Does
Poetry Matter?: Page -3-
When one calls a poet’s work accessible, one is usually
committing an act of calumny. Billy Collins is the poster child
of accessible poetry. His crystal-clear lyrics have burned the
ass of more than a few poet-critics; to be precise, it is his
enormous success that smolders under their seats. Collins shrugs
off such criticism as sour grapes from the same gentlefolk who
cry, over snifters of sangiovese and wheels of Brie, about poetry’s
diminutive stature. Despite being dismissed by a large portion
of poetry’s advance guard, Collins is racking up the sales,
accolades, prizes, and fans in drop-dead numbers, unlike any other
American poet today. Three months ago, I bum-rushed a Minnetonka
synagogue to see the poet laureate in action. Billy Collins packed
the pews. As part of an author lecture series, presented by the
Library Foundation of Hennepin County, Collins read before a rapt
audience of nearly 900.
Nestled against the southern end of Lake Windsor, whose reeds
undoubtedly give shelter to the ducks and geese that fly honking
by overhead, Adath Jeshurun Congregation is stunning. The sanctuary
punctuates the natural setting with a towering wall of Kasota
stone, quarried in Minnesota, the rustic beauty and sheer stature
of which make most speakers seem simultaneously bigger than life
and utterly insignificant. These people weren’t your come-as-you-are
word nerds but fine, upstanding people in business suits and wool
skirts who are probably very reasonable most of the time but who
paid between $25 and $42 to see Billy Collins read poetry.
I was somewhat disoriented—the suburbs, the synagogue, hundreds
of people who love poetry (or at least like it well enough to
pay to hear it recited) but it was clear to me that the crowd
was having a blast. Listening attentively, they encouraged Collins
with laughter and empathetic sighs of understanding. He reciprocated,
and together they built a bridge between audience and poet. If
not for the setting, I’d have thought I was at a comedy
club where the comic was blazing and the audience dying to laugh.
In fact, Collins read his poems in a deadpan monotone à
la Steven Wright. (Coincidentally, there is more than a little
resemblance between the two.) Nearly every poem elicited laughter
and a good number of guffaws. Between poems, Collins entertained
the adoring mass with one-liners, thoughts on the catalysts for
poems, and humorous anecdotes regarding his writing process: “When
I’m not writing about you, I’m writing about me, which
is most of the time.” How can you not chuckle at such cheeky
honesty? His humor is inviting to listeners and readers; it forges
a camaraderie between them. The language and imagery he uses are
fresh enough not to be trite, but familiar enough to be recognized
quickly and without much head scratching. I can’t help thinking
that the appeal of accessible poetry, especially when it incorporates
humor, might be that reasonable, intelligent people get to feel
as if they’re in on the joke, in on the meaning. Unlike
the experience of reading the tortured verse of some genius caught
in the vicious realization that language is complicated and life
is uncertain. We know that already. Billy Collins is a rare breed:
He makes a living as a poet. We didn’t know that was possible.

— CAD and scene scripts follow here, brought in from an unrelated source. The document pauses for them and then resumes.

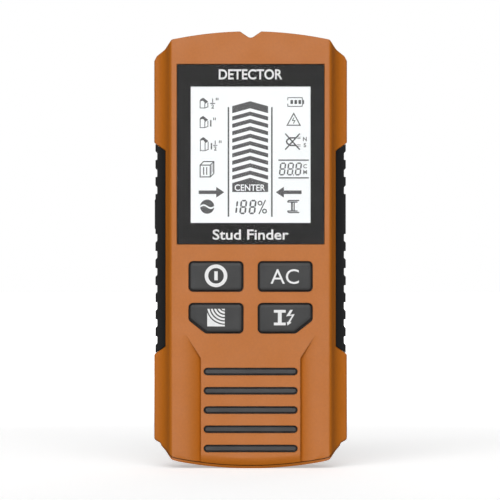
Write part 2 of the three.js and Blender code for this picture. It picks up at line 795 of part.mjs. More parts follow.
/** Hinged battery door: its top edge is a barrel with a stub pin at each end. */
function batteryDoor() {
  const hinge = [DOOR.hingeY, DOOR.hingeZ];
  const plate = block([-DOOR.half, DOOR.half], [DOOR.inner, BACK_Y], [DOOR.bottom, DOOR.hingeZ]);
  const barrel = rodX(DOOR.barrel, -DOOR.half, DOOR.half, hinge, 24);
  const pinEnd = DOOR.half + DOOR.pinReach;
  const pins = rodX(DOOR.pin, -pinEnd, pinEnd, hinge, 12);
  const grooves = [0, 1, 2].map((k) =>
    block([-7, 7], [BACK_Y - 0.5, BACK_Y + 1], [14 + 2.6 * k, 15.2 + 2.6 * k]),
  );
  const foam = block([-9, 9], [12.75, DOOR.inner - 0.1], [22, 50]);
  return [
    piece("battery_door", cut(join(plate, barrel, pins), ...grooves), MATERIAL.casing),
    piece("battery_foam", foam, MATERIAL.felt),
  ];
}

// ---------------------------------------------------------------- fasteners

/** Pan-head screw along Y whose head's underside is at y = 0 and whose shank points to -Y. */
function screw(name, [x, z], y, { head, headHeight, shank, length }) {
  const body = cut(
    join(rodY(head, 0, headHeight, [0, 0], 16), rodY(shank, -length, 0.2, [0, 0], 10)),
    block([-head * 0.55, head * 0.55], [headHeight * 0.4, 9], [-head * 0.14, head * 0.14]),
    block([-head * 0.14, head * 0.14], [headHeight * 0.4, 9], [-head * 0.55, head * 0.55]),
  );
  const mesh = piece(name, body, MATERIAL.steel);
  mesh.position.set(x, y, z);
  return mesh;
}

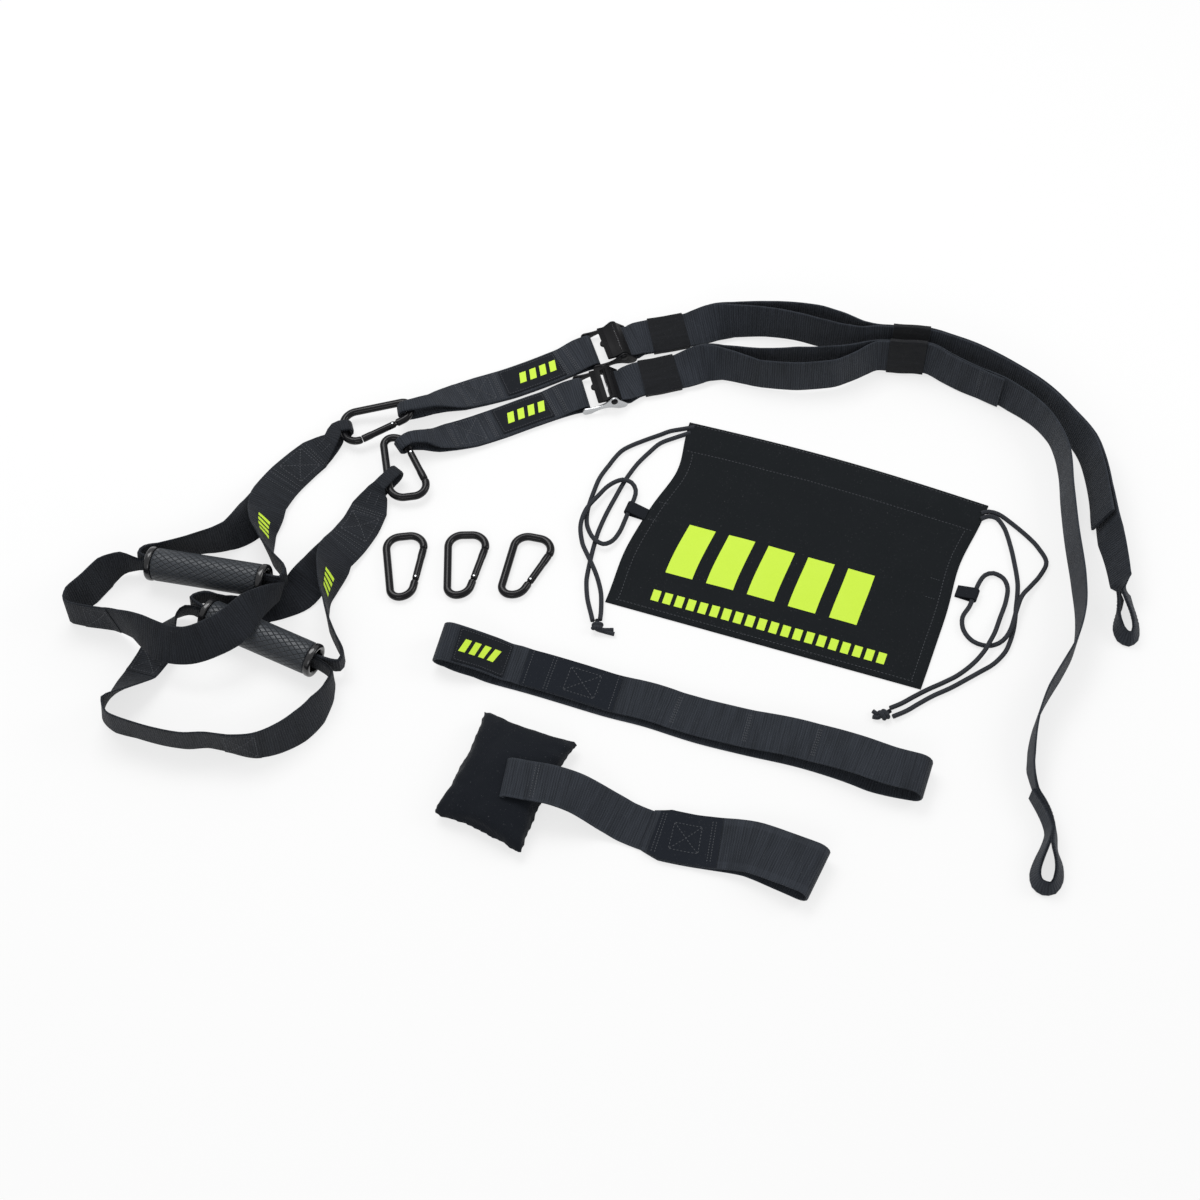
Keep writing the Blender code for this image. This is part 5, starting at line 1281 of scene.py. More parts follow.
def carabiner(name, place):
    """Bent rod with a tongue and a stepped nose, a forked gate with a rounded tip, and a riveted pin."""
    line, pivot, gate = carabiner_outline()
    sections = [(2.4, 1.0), (3.0, 1.3), (3.0, 1.3), (3.5, 2.6)] + [(ROD, ROD)] * (len(line) - 4)
    sections[-2] = (ROD * 0.98, ROD * 0.98)
    sections[-1] = (ROD * 0.84, ROD * 0.84)
    body = bar_along(line, sections, 28)
    body = combine(body, [rod((pivot.x, pivot.y, -8), (pivot.x, pivot.y, 8), 1.3, 20)], "DIFFERENCE")

    reach = (line[-1] - pivot).dot(gate)
    marks = [(-2.9, 1.9), (-2.6, 2.7), (-1.8, 3.3), (-0.6, 3.5), (reach - 12.0, 3.5), (reach - 10.5, 3.6),
             (reach - 9.0, 3.75), (reach - 1.6, 3.75), (reach - 0.9, 3.6), (reach - 0.5, 3.2)]
    leaf = bar_along([pivot + gate * d for d, _ in marks], [(r, r) for _, r in marks], 28)
    slot = block((-6, -3.6, -1.65), (6, 4.6, 1.65))
    swing = Matrix.Rotation(-math.atan2(gate.x, gate.y), 4, "Z")
    bmesh.ops.transform(slot, verts=slot.verts,
                        matrix=Matrix.Translation((pivot.x, pivot.y, 0)) @ swing)
    leaf = combine(leaf, [slot, rod((pivot.x, pivot.y, -8), (pivot.x, pivot.y, 8), 1.3, 20)], "DIFFERENCE")

    pin = rod((pivot.x, pivot.y, -3.5), (pivot.x, pivot.y, 3.5), 1.15, 24)
    bmesh.ops.bevel(pin, geom=[e for e in pin.edges if len(e.link_faces) == 2 and e.calc_face_angle(0) > 1.0],
                    offset=0.3, segments=3, profile=0.5, affect="EDGES", material=-1)
    parts = (("body", "bent_rod", body, gloss_black, "gloss_black_alloy", name),
             ("gate", "gate_leaf", leaf, gloss_black, "gloss_black_alloy", f"{name}_gate"),
             ("gate_pin", "gate_rivet", pin, bare_steel, "bare_steel", name))
    for node_name, title, shape, finish, slot_name, body_name in parts:
        bmesh.ops.transform(shape, verts=shape.verts, matrix=place)
        finish_piece(f"{name}_{title}", shape, finish, body_name, [f"{name}_{node_name}"], 42.0)


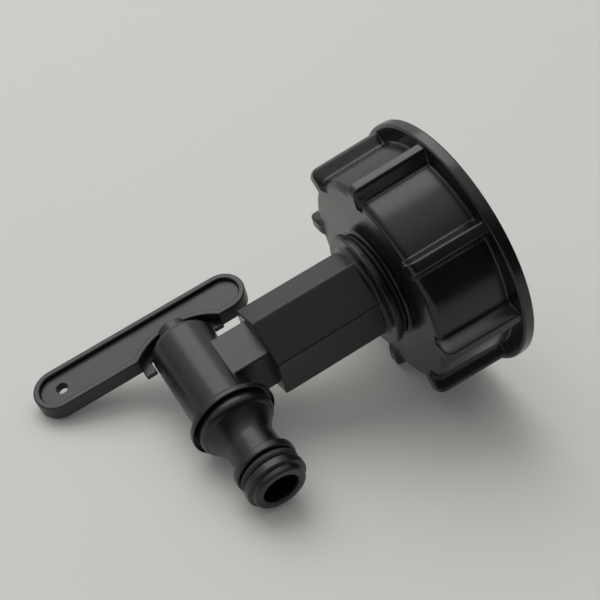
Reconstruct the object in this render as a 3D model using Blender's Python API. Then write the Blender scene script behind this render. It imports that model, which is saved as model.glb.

Of course, there’s a bit of class warfaring going on here,
in poetry as everywhere else. Generally speaking, the middle class
prefers the accessible, because not “getting it” makes
them feel dopey and inadequate; and the upper class prefers the
difficult, because they never feel inadequate, and they enjoy
it if everyone else does. Poets and artists alike have become
the clowns of the aristocrats. It’s not a coincidence that
the arts in general, and poetry in particular, are subsidized
industries, sequestered down the halls of academia and nonprofits.
Ours has become a connoisseur culture—from beer to water
to cheese to olives to paint to shoes to toilet paper to cars
and politicians and, yes, to poetry. Connoisseurism is a sophisticated
kind of consumerism and is insidious, because it invades a culture
under the banner of quality but quickly morphs into a kind of
I’m-better-than-you brickbat. There’s nothing wrong
with a good microbrew, but it doesn’t make you a better
person for drinking it. I wish it would. The same goes for poetry.
Our poetry covers a narrower path than it should and, consequently,
it occupies a smaller niche in American culture than it should.
Its specialized nature is the result of pruning away most everything
that is unsightly and unruly, including the comedic.